The Town Hall is finally complete and looks great. Our next adventure is a bit of landscaping. Many of the homes including the one directly behind the town hall (replaced by the Lutheran Church) had hollyhocks planted around the house and outbuildings. The hollyhock has a migration history that follows man throughout the ages. Hollyhocks are found in historic Japanese and Chinese art. The Crusaders brought hollyhock seeds to England. For a short period of time the hollyhock was only for the wealthy. The gardeners and common folk collected the prolific seeds and soon the hollyhock was among many cottage gardens.

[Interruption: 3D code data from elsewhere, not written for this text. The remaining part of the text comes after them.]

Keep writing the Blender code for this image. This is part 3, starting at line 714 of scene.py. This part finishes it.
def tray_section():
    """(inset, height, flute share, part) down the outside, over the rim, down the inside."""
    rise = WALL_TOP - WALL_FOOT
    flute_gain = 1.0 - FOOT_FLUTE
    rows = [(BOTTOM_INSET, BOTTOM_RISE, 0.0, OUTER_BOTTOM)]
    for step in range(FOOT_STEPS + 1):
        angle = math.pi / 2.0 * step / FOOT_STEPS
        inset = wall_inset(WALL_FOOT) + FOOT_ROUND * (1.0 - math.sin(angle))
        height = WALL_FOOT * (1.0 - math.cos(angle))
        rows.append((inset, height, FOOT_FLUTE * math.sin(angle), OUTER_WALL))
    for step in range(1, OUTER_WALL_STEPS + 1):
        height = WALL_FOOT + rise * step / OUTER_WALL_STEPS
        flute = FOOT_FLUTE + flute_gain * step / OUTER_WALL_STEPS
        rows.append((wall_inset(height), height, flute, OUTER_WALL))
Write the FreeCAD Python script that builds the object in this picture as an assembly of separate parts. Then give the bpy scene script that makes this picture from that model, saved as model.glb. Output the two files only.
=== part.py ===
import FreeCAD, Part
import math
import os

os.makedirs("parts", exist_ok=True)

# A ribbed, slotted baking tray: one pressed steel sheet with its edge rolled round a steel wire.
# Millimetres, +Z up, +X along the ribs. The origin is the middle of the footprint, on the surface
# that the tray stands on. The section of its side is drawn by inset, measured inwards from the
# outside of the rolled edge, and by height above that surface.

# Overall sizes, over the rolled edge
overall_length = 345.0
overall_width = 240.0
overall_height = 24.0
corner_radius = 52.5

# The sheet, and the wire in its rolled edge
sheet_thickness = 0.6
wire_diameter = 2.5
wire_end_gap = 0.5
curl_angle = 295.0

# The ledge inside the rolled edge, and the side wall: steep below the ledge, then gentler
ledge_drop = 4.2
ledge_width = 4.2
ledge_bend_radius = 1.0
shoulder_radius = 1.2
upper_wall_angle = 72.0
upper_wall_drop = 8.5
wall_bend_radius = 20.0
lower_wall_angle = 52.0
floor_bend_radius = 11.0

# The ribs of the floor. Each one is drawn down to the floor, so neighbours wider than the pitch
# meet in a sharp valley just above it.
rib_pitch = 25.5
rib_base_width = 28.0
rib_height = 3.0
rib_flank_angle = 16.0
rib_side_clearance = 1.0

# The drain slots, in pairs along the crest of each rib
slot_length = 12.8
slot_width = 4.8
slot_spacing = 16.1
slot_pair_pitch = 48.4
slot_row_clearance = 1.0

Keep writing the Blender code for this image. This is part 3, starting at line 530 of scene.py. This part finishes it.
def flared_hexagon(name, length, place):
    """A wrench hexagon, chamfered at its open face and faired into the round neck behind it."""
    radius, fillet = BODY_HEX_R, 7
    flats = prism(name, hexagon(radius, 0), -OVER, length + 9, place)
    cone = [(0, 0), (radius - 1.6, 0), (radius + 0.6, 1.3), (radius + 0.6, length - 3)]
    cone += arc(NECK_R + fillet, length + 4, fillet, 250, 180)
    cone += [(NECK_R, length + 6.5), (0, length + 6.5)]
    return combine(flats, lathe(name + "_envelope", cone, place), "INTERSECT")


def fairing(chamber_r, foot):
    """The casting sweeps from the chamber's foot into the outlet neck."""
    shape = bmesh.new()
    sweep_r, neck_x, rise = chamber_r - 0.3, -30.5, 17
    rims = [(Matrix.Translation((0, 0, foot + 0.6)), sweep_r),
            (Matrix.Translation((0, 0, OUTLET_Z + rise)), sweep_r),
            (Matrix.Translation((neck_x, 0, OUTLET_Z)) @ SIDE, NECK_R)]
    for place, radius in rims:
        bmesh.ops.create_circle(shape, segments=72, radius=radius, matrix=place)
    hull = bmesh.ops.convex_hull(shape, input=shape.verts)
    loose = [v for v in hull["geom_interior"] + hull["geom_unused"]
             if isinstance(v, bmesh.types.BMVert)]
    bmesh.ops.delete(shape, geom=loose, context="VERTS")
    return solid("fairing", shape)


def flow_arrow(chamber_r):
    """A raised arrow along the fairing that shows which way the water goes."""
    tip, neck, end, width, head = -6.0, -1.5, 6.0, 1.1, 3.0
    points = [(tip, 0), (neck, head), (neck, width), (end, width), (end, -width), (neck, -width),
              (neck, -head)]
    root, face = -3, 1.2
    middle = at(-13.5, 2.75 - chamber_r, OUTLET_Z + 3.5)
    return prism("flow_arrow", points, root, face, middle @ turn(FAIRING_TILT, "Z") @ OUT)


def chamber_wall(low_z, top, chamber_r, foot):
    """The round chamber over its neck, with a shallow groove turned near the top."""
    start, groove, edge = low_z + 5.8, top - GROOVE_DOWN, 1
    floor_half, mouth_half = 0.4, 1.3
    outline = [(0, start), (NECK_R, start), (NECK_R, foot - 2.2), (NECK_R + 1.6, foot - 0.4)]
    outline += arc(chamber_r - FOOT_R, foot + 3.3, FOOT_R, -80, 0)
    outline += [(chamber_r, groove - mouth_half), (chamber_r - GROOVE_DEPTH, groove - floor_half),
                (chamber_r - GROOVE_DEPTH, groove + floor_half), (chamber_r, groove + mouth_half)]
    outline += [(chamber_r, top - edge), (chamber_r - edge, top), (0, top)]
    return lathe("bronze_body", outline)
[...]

Barns, walls and fences were great places to plant the tall hollyhocks. Hollyhocks commonly screened outhouses. Ladies would ask to see the hollyhocks in the same way that some women today ask to go to the powder room. Native Americans carried hollyhocks seeds along the trail of tears. Hollyhocks look best when planted against a background such as a grey wall, tall fence, etc. They are very drought resistant and need very little care. I think that they would do well on either side of the Town Hall entrance. What do you think about planting hollyhocks at the Town Hall?

image003property of Irma Meyer. This log home was on the farm of Jacob Snyder on Holcomb Road, Prairie Depot, OH. Left to right in the photo are: Virgil Falk, Uncle Deloy Snyder, William Snyder (standing beside) “PaPa Samuel Snyder on the right. 

            Attached I have included the current list of Troy Township Cemetery Notable Persons. I know some of you have suggested persons that I do not have on the list. Please write them down and bring your list to our next meeting.

I have also included a list of Civil War Soldiers. I used the list of military persons from the American Legion. I would like to have the birth and death dates of each individual but as yet have not been able to find all of them. I am hoping that the information that I receive from the township will help me fill in any gaps in information. I believe all persons on the Civil War list meet our criterion and should be included as Notable Persons.

Helen Rolfes was born in 1910 and died in 1991. I think of the tremendous changes this person saw in her lifetime. She retired in 1981 after 50 years of teaching which means she would have begun in 1931. She taught through WWII, Vietnam, hippies, rap singers and the beginning of the computer age. Speaking from experience, the human body can only handle so much stress, then horrible things start happening. I am thinking that Eastwood Schools must have been a wonderful environment to teach. Community, administrative and student respect and support make a teaching career so much more enjoyable. I did not know Helen Rolfes but would like to have known her. Each time I read her obituary or see her picture I keep thinking Wow!  Wow! Wow!

Next Meeting; Thursday, May 17, 2012 at 6:30 in the Luckey Library—hope to see you there   Over and Out……..Sally




Helen Florentine Rolfes – Troy Township Cemetery Notable Person

         Her date of birth was November 1, 1910 in the family farmhouse on Devil’s Hole Road in Pemberville, Ohio. She lived on this farm for most of her life. May 24, 1991 was her date of death. Her parents were Lewis Henry Rolfes (1866 – 1934), Katherine Poggemeyer Rolfes (1874 – 1951). The Rolfes Family immigrated to this country from Osnabruck, Germany in 1836. Her mother’s family emigrated from the nearby area of Hoyel, Germany in 1892.

Helen had one brother, Milton and five sisters, Leona, Frances, Irene, Nelda and Kathryn. She started school at the English one room schoolhouse on the corner of Bradner Road and Devil’s Hole Road. During the elementary school years she was accelerated one grade because of being an outstanding student. She attended high school in Woodville, Ohio where she was in the first graduating class in the new building, of which she was very proud.

In June 1930 she graduated from the University of Toledo when the university had just relocated to the University Hall on Bancroft Street. She received her Bachelor of Education and Master of Arts degree from this university.

Helen’s professional teaching career spanned 50 years in one school district Troy-Luckey, Pemberville and Eastwood High School. During these fifty years Helen totally devoted her life to all school affairs of the students and their families. She was on the Board of Trustees 1962 – 1990 and the original planning committee to establish the Pemberville Public Library. Helen volunteered thousands of hours at the Lutheran Old Folks’ Home and Orphanage on Seaman St. In Oregon, Ohio.  Helen was a member of Salem Evangelical Lutheran Church on Bradner Road where she was baptized, confirmed and buried. As well as her professional life, Helen’s church activities were a large part of her life.

There was a retirement party for Helen at Eastwood High School in 1981. Over 400 people attended: At this time a scholarship was established in her honor at Eastwood High School. Over $2000.00 was given by various people. Much more money has been given since. One student each year receives a scholarship in her name. Also at this time she received the Governor’s Proclamation for being an Outstanding Teacher in the State of Ohio. Helen taught in the Eastwood school district for over 50 years.